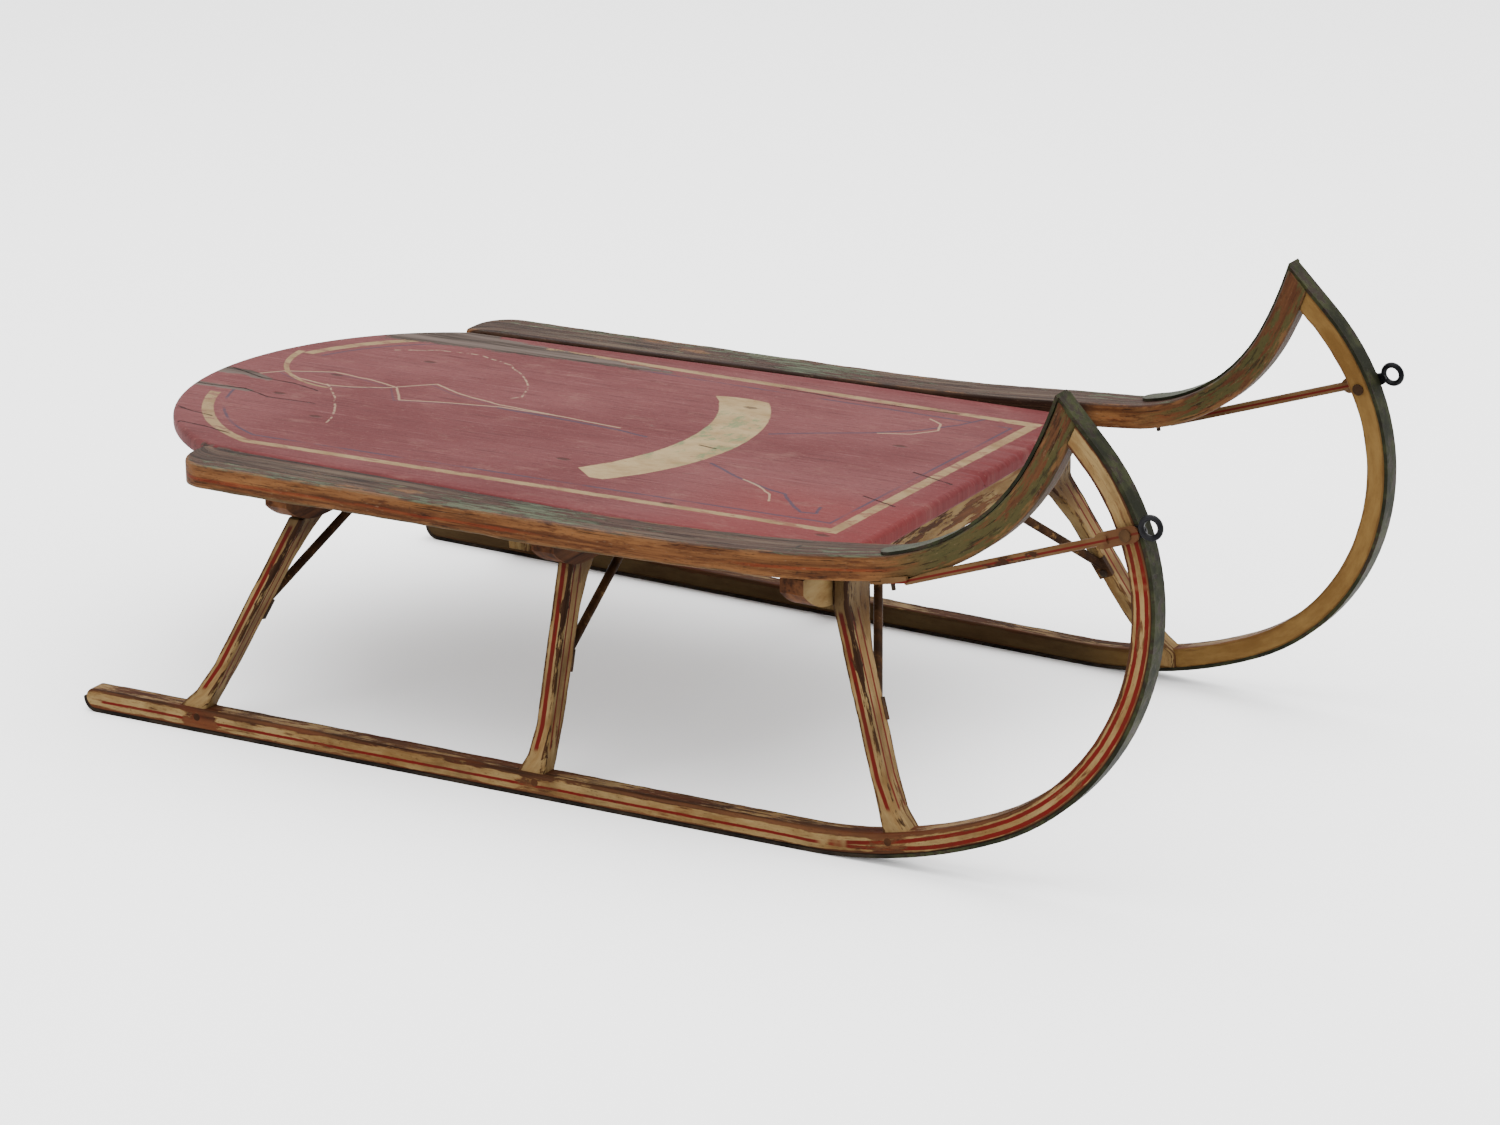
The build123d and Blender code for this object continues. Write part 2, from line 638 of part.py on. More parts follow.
deck_screws, rail_screws = [], []
for name, x in beam_places.items():
    for y in (-deck_screw_row, deck_screw_row):
        deck_screws.append(screw(Vector(x, y, deck_top(x) - head_sink), Vector(0, 0, -1), screw_length))
    rail_x = x + rail_screw_forward[name]
    rail_screws.append(screw(Vector(rail_x, rail_middle, rail_top(rail_x) - head_sink),
                             Vector(0, 0, -1), screw_length))
for one in deck_screws:
    deck = deck - one
for one in rail_screws:
    rail = rail - one
for name in beams:
    for one in deck_screws + rail_screws + [mirrored(one) for one in rail_screws]:
        beams[name] = beams[name] - one

# ---- every node, moved so that the origin is under the middle of the sled -----------------------
nodes = {"deck": [deck], "rear_cleat": [cleat]}
for name in beams:
    nodes["crossbeam_" + name] = [beams[name]]
handed = {"rail": rail, "runner": runner, "shoe": shoe, "brace": brace, "tow_eye": tow_eye,
          "brace_rivet": rivet}
for name in posts:
    handed["post_" + name] = posts[name]
    handed["stay_" + name] = stays[name]
for name, shape in handed.items():
    nodes[name + "_right"] = [shape]
    nodes[name + "_left"] = [mirrored(shape)]
groups = {"foot_pegs": pegs, "shoe_nails": nails, "rail_screws": rail_screws,
          "stay_screws": stay_screws, "brace_screws": [rear_screw]}
for name, shapes in groups.items():
    nodes[name] = shapes + [mirrored(shape) for shape in shapes]
nodes["deck_screws"] = deck_screws

everything = Compound(children=[solid for shapes in nodes.values() for shape in shapes
                                for solid in shape.solids()])
box = everything.bounding_box()
home = Pos(-(box.min.X + box.max.X) / 2, 0, -box.min.Z)
for name, shapes in nodes.items():
    solids = [home * solid for shape in shapes for solid in shape.solids()]
    node = solids[0] if len(solids) == 1 else Compound(children=solids)
    export_step(node, f"parts/{name}.step")
print("overall", [round(v, 1) for v in (box.size.X, box.size.Y, box.size.Z)], "moved", home.position)
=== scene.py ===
# Looks of the bow-runner sled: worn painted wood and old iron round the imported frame. Metres.
from functools import reduce
import math
import bmesh
import bpy
import numpy as np
from mathutils import Matrix, Vector


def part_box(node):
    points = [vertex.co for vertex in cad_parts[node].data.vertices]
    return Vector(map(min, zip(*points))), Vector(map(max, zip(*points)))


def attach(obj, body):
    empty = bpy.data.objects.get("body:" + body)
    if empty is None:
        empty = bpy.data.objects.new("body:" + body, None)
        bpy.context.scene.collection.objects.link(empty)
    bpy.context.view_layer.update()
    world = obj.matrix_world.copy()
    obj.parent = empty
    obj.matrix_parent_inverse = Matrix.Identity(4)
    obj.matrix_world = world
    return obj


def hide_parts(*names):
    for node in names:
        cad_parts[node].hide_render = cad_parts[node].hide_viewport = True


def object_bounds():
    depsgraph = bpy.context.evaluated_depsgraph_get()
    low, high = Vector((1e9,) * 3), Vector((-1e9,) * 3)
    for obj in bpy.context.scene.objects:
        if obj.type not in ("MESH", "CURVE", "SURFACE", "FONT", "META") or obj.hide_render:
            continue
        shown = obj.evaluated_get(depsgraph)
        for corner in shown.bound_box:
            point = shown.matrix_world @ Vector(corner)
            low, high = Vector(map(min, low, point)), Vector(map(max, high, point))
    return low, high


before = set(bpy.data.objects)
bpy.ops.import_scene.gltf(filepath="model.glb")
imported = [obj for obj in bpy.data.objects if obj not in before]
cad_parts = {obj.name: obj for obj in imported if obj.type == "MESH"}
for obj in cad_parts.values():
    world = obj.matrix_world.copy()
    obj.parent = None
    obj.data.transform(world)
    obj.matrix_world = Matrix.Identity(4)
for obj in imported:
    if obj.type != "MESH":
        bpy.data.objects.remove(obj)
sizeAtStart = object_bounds()
rng = np.random.default_rng(11)

# the side view counts forward from the runners' rear ends; rearX is where they are in the frame
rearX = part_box("runner_right")[0].x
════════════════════
WHAT YOU WILL DO
Retype only what lies between the line bearing "points = [vertex.co" and the line bearing "bpy.context.view_layer.update()", keeping both of those lines.

TASK RESULT
    points = [vertex.co for vertex in cad_parts[node].data.vertices]
    return Vector(map(min, zip(*points))), Vector(map(max, zip(*points)))


def attach(obj, body):
    empty = bpy.data.objects.get("body:" + body)
    if empty is None:
        empty = bpy.data.objects.new("body:" + body, None)
        bpy.context.scene.collection.objects.link(empty)
    bpy.context.view_layer.update()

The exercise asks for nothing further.